_Task description:_ Output, please, exactly those lines of the listing that come before the line with "const weldFlats = 6;", along with that line itself.

BEGIN Dataset content

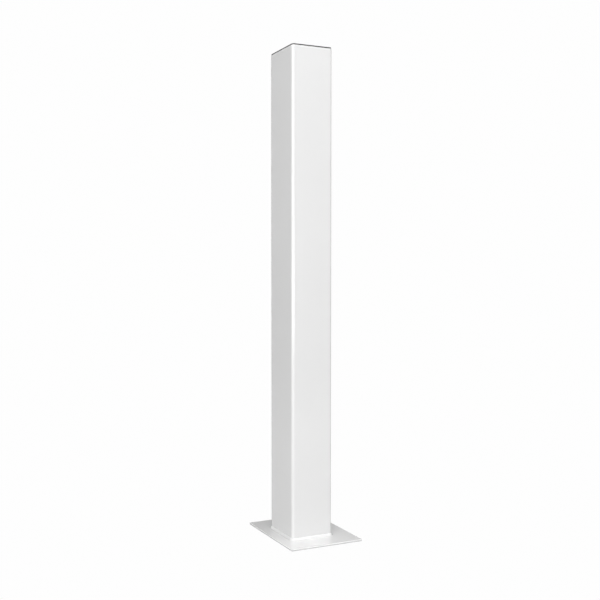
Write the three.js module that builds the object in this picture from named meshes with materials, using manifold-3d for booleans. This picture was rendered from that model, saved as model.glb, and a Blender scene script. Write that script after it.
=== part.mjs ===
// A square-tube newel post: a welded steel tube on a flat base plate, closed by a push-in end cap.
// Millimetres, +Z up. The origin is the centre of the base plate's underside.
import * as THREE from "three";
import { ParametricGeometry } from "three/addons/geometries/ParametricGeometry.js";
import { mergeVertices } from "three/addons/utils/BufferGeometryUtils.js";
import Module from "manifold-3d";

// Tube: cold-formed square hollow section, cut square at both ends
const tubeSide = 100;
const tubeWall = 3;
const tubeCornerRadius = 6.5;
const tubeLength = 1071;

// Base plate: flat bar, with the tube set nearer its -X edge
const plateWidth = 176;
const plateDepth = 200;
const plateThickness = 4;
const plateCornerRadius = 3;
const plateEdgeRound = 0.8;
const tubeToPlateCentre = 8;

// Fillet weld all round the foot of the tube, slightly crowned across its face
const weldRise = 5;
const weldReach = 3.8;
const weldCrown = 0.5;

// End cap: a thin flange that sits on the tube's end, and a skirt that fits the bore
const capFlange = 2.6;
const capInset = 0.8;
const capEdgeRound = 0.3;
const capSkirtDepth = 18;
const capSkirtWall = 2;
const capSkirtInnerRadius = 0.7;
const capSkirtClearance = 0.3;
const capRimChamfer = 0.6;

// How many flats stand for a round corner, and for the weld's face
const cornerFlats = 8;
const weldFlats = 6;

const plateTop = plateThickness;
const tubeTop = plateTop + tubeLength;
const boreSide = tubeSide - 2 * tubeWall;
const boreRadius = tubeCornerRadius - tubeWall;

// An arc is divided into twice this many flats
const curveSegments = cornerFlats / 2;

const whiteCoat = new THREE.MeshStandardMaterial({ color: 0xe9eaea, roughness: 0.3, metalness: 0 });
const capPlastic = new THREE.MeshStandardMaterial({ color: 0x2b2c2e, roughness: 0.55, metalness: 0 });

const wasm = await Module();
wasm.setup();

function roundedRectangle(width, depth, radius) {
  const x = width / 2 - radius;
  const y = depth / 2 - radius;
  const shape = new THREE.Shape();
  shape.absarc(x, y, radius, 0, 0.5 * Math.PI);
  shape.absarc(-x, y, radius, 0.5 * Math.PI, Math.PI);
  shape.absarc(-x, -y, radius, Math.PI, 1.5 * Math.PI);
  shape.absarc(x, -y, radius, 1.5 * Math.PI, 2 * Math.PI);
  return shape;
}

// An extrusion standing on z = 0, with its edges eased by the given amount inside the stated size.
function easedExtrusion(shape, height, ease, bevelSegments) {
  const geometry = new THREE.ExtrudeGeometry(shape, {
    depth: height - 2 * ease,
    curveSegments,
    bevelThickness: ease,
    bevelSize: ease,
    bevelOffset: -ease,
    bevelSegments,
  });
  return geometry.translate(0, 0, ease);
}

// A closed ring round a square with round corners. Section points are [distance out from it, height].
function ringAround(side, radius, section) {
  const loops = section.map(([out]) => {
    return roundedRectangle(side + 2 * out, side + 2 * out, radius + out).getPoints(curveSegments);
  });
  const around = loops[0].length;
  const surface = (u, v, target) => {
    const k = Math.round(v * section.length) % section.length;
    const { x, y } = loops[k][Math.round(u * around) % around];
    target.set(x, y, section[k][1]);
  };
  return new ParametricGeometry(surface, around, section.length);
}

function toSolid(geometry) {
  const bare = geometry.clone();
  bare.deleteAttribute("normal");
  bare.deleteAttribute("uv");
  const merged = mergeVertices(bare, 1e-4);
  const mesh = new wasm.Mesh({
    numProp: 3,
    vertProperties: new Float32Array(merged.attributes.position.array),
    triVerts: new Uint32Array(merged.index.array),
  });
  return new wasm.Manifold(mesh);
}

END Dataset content

_The answer:_
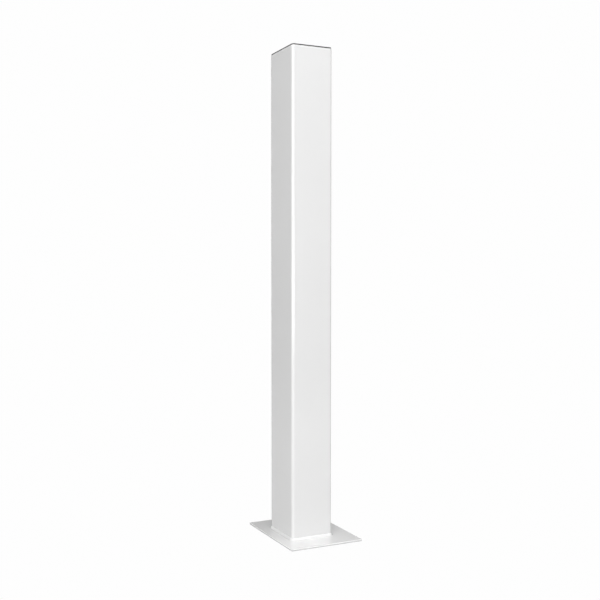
Write the three.js module that builds the object in this picture from named meshes with materials, using manifold-3d for booleans. This picture was rendered from that model, saved as model.glb, and a Blender scene script. Write that script after it.
=== part.mjs ===
// A square-tube newel post: a welded steel tube on a flat base plate, closed by a push-in end cap.
// Millimetres, +Z up. The origin is the centre of the base plate's underside.
import * as THREE from "three";
import { ParametricGeometry } from "three/addons/geometries/ParametricGeometry.js";
import { mergeVertices } from "three/addons/utils/BufferGeometryUtils.js";
import Module from "manifold-3d";

// Tube: cold-formed square hollow section, cut square at both ends
const tubeSide = 100;
const tubeWall = 3;
const tubeCornerRadius = 6.5;
const tubeLength = 1071;

// Base plate: flat bar, with the tube set nearer its -X edge
const plateWidth = 176;
const plateDepth = 200;
const plateThickness = 4;
const plateCornerRadius = 3;
const plateEdgeRound = 0.8;
const tubeToPlateCentre = 8;

// Fillet weld all round the foot of the tube, slightly crowned across its face
const weldRise = 5;
const weldReach = 3.8;
const weldCrown = 0.5;

// End cap: a thin flange that sits on the tube's end, and a skirt that fits the bore
const capFlange = 2.6;
const capInset = 0.8;
const capEdgeRound = 0.3;
const capSkirtDepth = 18;
const capSkirtWall = 2;
const capSkirtInnerRadius = 0.7;
const capSkirtClearance = 0.3;
const capRimChamfer = 0.6;

// How many flats stand for a round corner, and for the weld's face
const cornerFlats = 8;
const weldFlats = 6;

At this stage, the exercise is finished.